News & Events
Celebrating the Life and Legacy of Our Founder
On November 24, the Sisters of Divine Providence gathered at their Province Center in Melbourne, Kentucky, together with Bishop Foys, to celebrate the 65th anniversary of the beatification of our founder, Blessed John Martin Moye.
Born in 1730, in Cutting, France, Moye has had a profound effect on the diocese of Covington, centuries hence and half a world away. The congregation he founded established schools throughout the region, and has served in education, health care, and parish ministry in untold institutions since the Sisters first stepped onto Kentucky soil in 1889.
Working as a priest in Metz, Moye was responsible for a parish that extended well beyond the city and its three churches. He developed a concern for the education of the children in the countryside, especially young girls who, he found, knew as little about their faith as they did about the world outside their small villages. Marguerite Lecomte was the first woman to volunteer in this effort, in 1762.
When setting out for her first assignment, Sister Marguerite described this exchange:
Father Moye had me come and said: “My daughter, I am going to take you to your post; I can give you a little something, but if you wish to abandon yourself to Providence, you will have more merit…” I was in my first fervor, nothing cost me, I responded: “Yes, Father, I abandon myself to Providence. The preparations were quickly made; the basket with a little something for the road and off we went!”
And so it was that those first teachers were well trained for their mission, but were rarely well provided for. One history of the congregation describes their intrepid venture, saying, “They went without material provision and lived in great poverty depending for their sustenance upon their own industry, the charity of those they served, and especially their trust in God.” It was this last element of their charism that eventually won over the wary villagers and earned them the title “Sisters of Divine Providence,” for they seemed heaven-sent to their students and their families.

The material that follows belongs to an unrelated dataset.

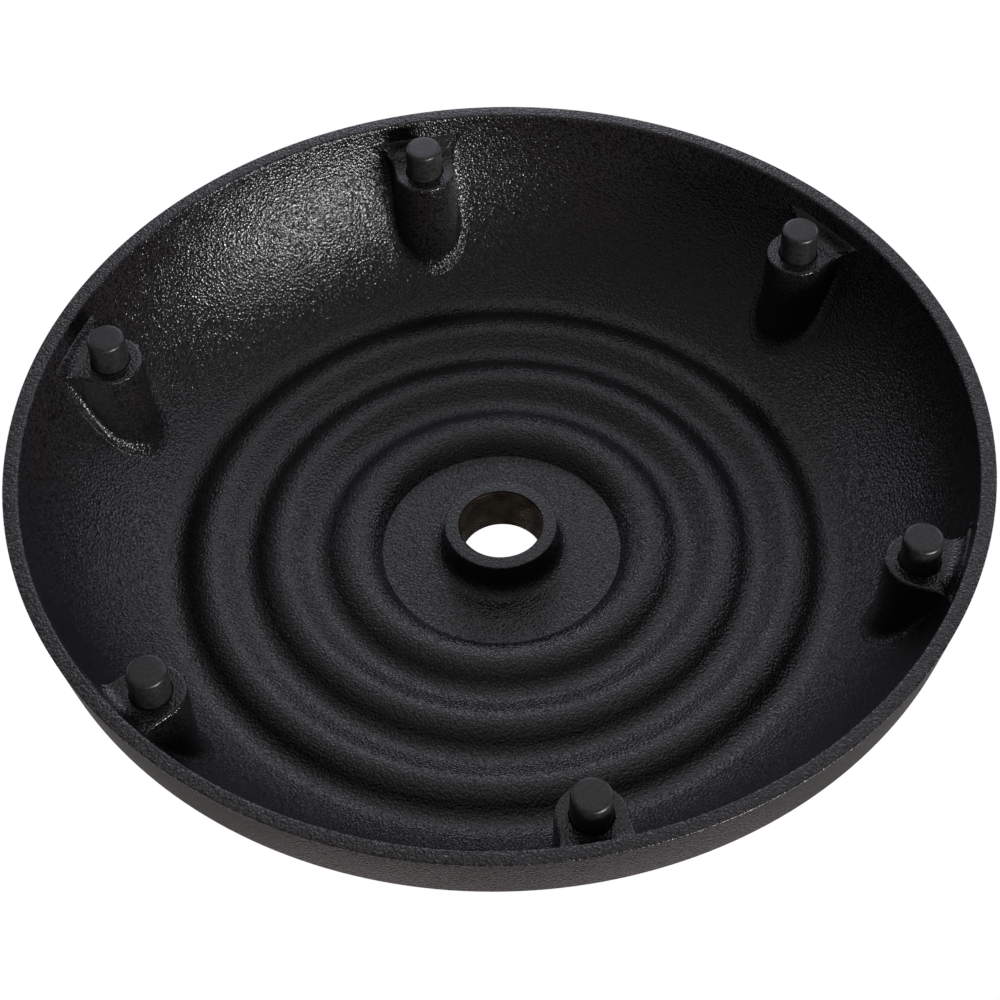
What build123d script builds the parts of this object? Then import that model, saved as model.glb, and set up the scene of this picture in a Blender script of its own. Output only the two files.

Once the congregation was firmly established in France, Father Moye set his sights further afield. He felt called to travel as a missionary to China, an endeavor so dangerous that he felt certain he would not return. During his ten-year sojourn he founded another women’s congregation, the Christian Virgins, with the same mission and charism as the Sisters in France. It was the first establishment of a women’s congregation in China.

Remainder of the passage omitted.